[LU-964] df hangs when attempted from clients (NETAPP) Created: 04/Jan/12 Updated: 13/Jul/12 Resolved: 04/Jan/12 |
|
| Status: | Resolved |
| Project: | Lustre |
| Component/s: | None |
| Affects Version/s: | Lustre 1.8.6 |
| Fix Version/s: | None |
| Type: | Bug | Priority: | Critical |
| Reporter: | Brent VanDyke (Inactive) | Assignee: | WC Triage |
| Resolution: | Fixed | Votes: | 1 |
| Labels: | None | ||
| Environment: |
Virtualized environment involving 4 OSS's, 1 MDT, and 4 clients |
||
| Attachments: |
|
| Severity: | 2 |
| Rank (Obsolete): | 6497 |
| Description |
|
running fdisk -l from the MDT shows sdb as the correctr size of our lustre config and shows no partition table. Running df from ANY of the clients results in a hang. From the MDT, we've captured the last few lines of the dmesg output: Lustre: MDS lustre-MDT0000: lustre-OST0010_UUID now active, resetting orphans Lustre: 3334:0:(quota_master.c:1718:mds_quota_recovery()) Only 0/32 OSTs are active, abort quota recovery Lustre: lustre-OST0012-osc: Connection restored to service lustre-OST0012 using nid 192.168.1.31@tcp. Lustre: MDS lustre-MDT0000: lustre-OST0012_UUID now active, resetting orphans Lustre: 3334:0:(quota_master.c:1718:mds_quota_recovery()) Only 0/32 OSTs are active, abort quota recovery Lustre: 3334:0:(quota_master.c:1718:mds_quota_recovery()) Skipped 4 previous similar messages Lustre: lustre-OST0014-osc: Connection restored to service lustre-OST0014 using nid 192.168.1.31@tcp.
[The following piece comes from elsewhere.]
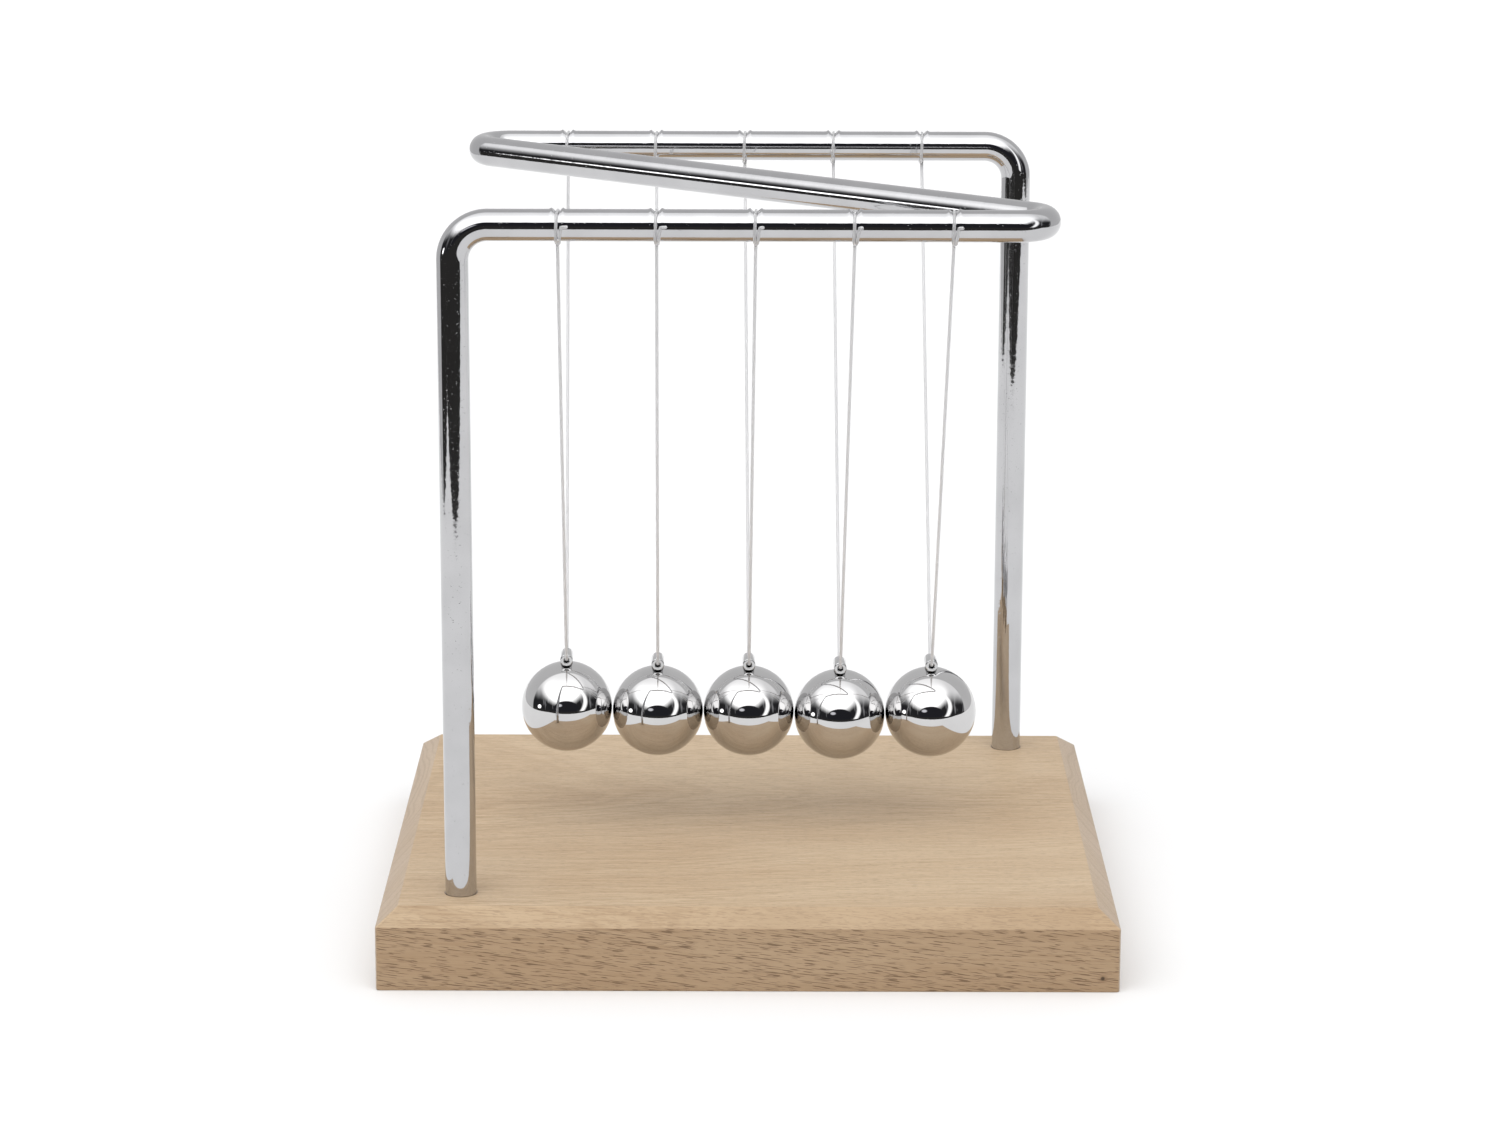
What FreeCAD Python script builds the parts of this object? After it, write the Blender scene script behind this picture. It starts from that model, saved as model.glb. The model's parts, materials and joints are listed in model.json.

Lustre: Skipped 4 previous similar messages Lustre: MDS lustre-MDT0000: lustre-OST0014_UUID now active, resetting orphans Lustre: Skipped 4 previous similar messages |
| Comments |
| Comment by Brent VanDyke (Inactive) [ 04/Jan/12 ] |
|
Please provide client logs from one of the clients experiencing the issue, the MDS, and one of the OSTs. |
| Comment by Brent VanDyke (Inactive) [ 04/Jan/12 ] |
|
Attached are all three files |
| Comment by Brent VanDyke (Inactive) [ 04/Jan/12 ] |
|
Attached are all 3 files |
| Comment by Michael Amos (Inactive) [ 04/Jan/12 ] |
|
Make sure you run this on the MDS & All Clients < # for i in 0 1 2 3 4 5 6 7 8 9 a b c d e f; do lctl conf_param lustre-OST000${i}.osc.active=0; done; > |
| Comment by Brent VanDyke (Inactive) [ 04/Jan/12 ] |
|
Thanks, case closed |
| Comment by Cliff White (Inactive) [ 04/Jan/12 ] |
|
Brilliant team at netapp fixed bug. |